Entries provided:
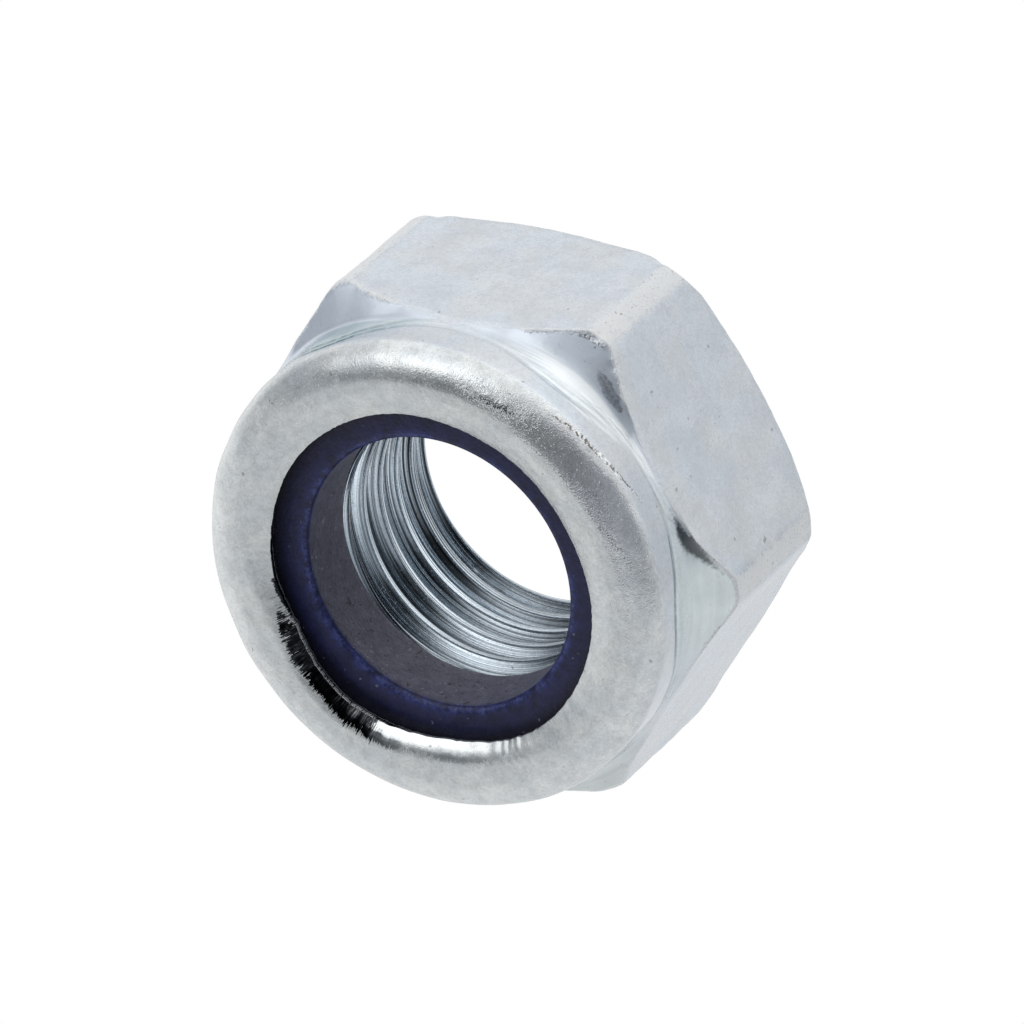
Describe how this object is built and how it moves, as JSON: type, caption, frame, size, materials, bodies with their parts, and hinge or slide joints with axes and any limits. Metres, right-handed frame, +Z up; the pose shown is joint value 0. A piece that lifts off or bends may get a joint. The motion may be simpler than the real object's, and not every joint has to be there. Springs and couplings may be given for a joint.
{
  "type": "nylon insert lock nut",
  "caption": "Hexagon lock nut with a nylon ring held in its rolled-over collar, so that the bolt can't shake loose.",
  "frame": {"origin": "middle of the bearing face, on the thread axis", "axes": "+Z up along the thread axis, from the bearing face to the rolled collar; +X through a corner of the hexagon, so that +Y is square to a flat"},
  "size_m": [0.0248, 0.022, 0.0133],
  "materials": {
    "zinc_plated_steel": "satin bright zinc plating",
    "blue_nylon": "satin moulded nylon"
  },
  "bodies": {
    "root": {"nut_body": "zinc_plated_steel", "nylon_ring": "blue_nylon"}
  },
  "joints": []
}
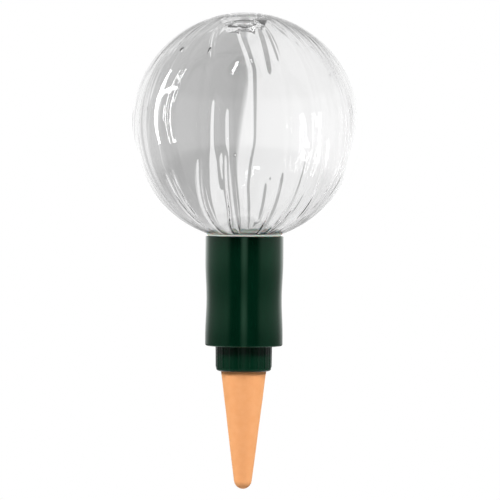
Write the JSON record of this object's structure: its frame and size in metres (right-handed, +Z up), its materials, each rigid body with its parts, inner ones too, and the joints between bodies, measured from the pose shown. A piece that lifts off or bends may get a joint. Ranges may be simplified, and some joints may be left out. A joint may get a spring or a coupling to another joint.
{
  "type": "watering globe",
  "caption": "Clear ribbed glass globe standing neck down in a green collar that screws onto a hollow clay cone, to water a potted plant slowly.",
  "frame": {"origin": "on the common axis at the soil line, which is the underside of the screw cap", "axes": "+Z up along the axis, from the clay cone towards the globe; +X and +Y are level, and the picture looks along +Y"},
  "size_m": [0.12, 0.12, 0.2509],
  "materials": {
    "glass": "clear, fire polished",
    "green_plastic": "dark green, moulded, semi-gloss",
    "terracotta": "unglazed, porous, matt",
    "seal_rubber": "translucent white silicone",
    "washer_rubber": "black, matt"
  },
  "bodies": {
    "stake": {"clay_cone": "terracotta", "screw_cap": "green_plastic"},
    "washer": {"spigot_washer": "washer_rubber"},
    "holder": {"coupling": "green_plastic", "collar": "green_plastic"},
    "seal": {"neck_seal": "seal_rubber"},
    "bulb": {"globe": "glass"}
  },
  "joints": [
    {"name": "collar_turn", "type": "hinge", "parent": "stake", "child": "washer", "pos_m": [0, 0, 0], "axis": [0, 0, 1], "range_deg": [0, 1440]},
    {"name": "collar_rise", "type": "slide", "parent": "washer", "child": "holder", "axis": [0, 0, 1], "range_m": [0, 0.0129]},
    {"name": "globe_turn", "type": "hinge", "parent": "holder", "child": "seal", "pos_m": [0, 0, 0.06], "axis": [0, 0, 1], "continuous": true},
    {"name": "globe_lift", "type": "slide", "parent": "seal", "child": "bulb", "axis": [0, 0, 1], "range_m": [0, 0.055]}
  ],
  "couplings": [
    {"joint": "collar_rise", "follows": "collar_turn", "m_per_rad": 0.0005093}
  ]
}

...

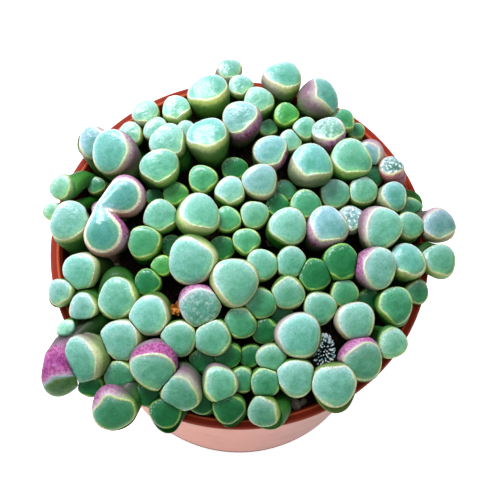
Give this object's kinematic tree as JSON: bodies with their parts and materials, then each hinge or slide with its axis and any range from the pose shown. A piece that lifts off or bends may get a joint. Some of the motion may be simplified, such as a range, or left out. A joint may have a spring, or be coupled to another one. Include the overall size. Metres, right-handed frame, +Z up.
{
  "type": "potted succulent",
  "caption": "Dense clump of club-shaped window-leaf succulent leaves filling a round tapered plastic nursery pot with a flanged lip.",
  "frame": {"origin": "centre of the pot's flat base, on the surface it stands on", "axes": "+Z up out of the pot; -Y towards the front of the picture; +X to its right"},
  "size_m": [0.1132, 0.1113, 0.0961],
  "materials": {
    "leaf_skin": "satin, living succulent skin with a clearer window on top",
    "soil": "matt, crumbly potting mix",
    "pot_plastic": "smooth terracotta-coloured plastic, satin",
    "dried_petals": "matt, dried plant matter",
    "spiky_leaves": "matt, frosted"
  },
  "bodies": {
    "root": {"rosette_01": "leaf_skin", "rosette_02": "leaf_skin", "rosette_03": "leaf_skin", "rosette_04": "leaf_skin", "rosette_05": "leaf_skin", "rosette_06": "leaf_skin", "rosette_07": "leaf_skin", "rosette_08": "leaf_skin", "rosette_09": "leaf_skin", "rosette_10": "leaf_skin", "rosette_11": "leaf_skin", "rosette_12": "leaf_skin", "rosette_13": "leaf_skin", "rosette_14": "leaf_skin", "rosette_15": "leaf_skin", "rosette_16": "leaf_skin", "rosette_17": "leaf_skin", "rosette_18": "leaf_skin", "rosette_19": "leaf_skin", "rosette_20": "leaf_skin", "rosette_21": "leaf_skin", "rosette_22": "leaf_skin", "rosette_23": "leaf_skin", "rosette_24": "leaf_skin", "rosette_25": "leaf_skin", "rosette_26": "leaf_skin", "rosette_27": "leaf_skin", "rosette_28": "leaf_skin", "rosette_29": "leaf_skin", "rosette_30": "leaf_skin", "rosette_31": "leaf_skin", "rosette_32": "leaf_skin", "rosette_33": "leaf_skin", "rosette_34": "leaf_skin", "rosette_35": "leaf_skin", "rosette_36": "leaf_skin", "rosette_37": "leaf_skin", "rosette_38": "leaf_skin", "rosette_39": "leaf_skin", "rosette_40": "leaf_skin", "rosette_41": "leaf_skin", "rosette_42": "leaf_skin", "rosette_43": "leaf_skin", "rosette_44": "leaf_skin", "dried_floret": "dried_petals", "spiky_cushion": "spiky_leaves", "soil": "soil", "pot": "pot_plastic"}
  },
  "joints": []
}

Given request: Look through the entries above; copy every line holding the string "their".

Exercise solution:
Describe how this object is built and how it moves, as JSON: type, caption, frame, size, materials, bodies with their parts, and hinge or slide joints with axes and any limits. Metres, right-handed frame, +Z up; the pose shown is joint value 0. A piece that lifts off or bends may get a joint. The motion may be simpler than the real object's, and not every joint has to be there. Springs and couplings may be given for a joint.
Give this object's kinematic tree as JSON: bodies with their parts and materials, then each hinge or slide with its axis and any range from the pose shown. A piece that lifts off or bends may get a joint. Some of the motion may be simplified, such as a range, or left out. A joint may have a spring, or be coupled to another one. Include the overall size. Metres, right-handed frame, +Z up.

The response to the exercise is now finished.